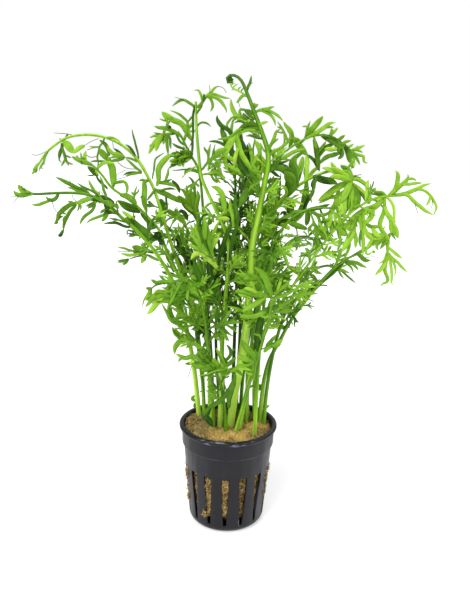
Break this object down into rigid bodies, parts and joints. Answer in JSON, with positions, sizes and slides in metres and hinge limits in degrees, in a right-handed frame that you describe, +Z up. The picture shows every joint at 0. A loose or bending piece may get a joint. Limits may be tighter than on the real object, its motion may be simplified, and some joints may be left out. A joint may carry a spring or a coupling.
{
  "type": "water sprite",
  "caption": "Water sprite, a finely divided aquarium fern, planted in rock wool in a black slotted net pot, with fronds that rise from the pot and arch to both sides.",
  "frame": {"origin": "centre of the net pot's underside", "axes": "+Z up along the pot's axis; +X to the picture's right; -Y towards the picture's viewer"},
  "size_m": [0.2015, 0.1364, 0.231],
  "materials": {
    "pot": "satin",
    "rock_wool": "fibrous",
    "leaf": "soft satin"
  },
  "bodies": {
    "root": {"pot": "pot", "rock_wool": "rock_wool", "frond_left_sweep": "leaf", "frond_left_middle": "leaf", "frond_left_arch": "leaf", "frond_left_tuft": "leaf", "frond_blunt_top": "leaf", "frond_tall_fiddlehead": "leaf", "frond_right_crown": "leaf", "frond_right_top": "leaf", "frond_right_middle": "leaf", "frond_right_reach": "leaf", "frond_right_sweep": "leaf", "frond_dark_stem": "leaf", "frond_centre_back": "leaf", "frond_low_left": "leaf", "frond_low_front": "leaf", "frond_low_right": "leaf", "frond_back_left": "leaf", "frond_back_middle": "leaf", "frond_back_right": "leaf", "frond_back_low": "leaf", "frond_side_right": "leaf", "frond_front_left": "leaf", "frond_front_right": "leaf"}
  },
  "joints": []
}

▸ **Exercise**:
Each line above must be printed exactly as it appears.

▸ **Complete response**:
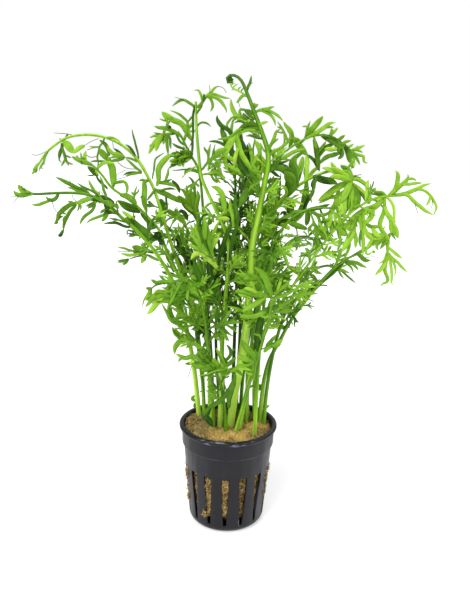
Break this object down into rigid bodies, parts and joints. Answer in JSON, with positions, sizes and slides in metres and hinge limits in degrees, in a right-handed frame that you describe, +Z up. The picture shows every joint at 0. A loose or bending piece may get a joint. Limits may be tighter than on the real object, its motion may be simplified, and some joints may be left out. A joint may carry a spring or a coupling.
{
  "type": "water sprite",
  "caption": "Water sprite, a finely divided aquarium fern, planted in rock wool in a black slotted net pot, with fronds that rise from the pot and arch to both sides.",
  "frame": {"origin": "centre of the net pot's underside", "axes": "+Z up along the pot's axis; +X to the picture's right; -Y towards the picture's viewer"},
  "size_m": [0.2015, 0.1364, 0.231],
  "materials": {
    "pot": "satin",
    "rock_wool": "fibrous",
    "leaf": "soft satin"
  },
  "bodies": {
    "root": {"pot": "pot", "rock_wool": "rock_wool", "frond_left_sweep": "leaf", "frond_left_middle": "leaf", "frond_left_arch": "leaf", "frond_left_tuft": "leaf", "frond_blunt_top": "leaf", "frond_tall_fiddlehead": "leaf", "frond_right_crown": "leaf", "frond_right_top": "leaf", "frond_right_middle": "leaf", "frond_right_reach": "leaf", "frond_right_sweep": "leaf", "frond_dark_stem": "leaf", "frond_centre_back": "leaf", "frond_low_left": "leaf", "frond_low_front": "leaf", "frond_low_right": "leaf", "frond_back_left": "leaf", "frond_back_middle": "leaf", "frond_back_right": "leaf", "frond_back_low": "leaf", "frond_side_right": "leaf", "frond_front_left": "leaf", "frond_front_right": "leaf"}
  },
  "joints": []
}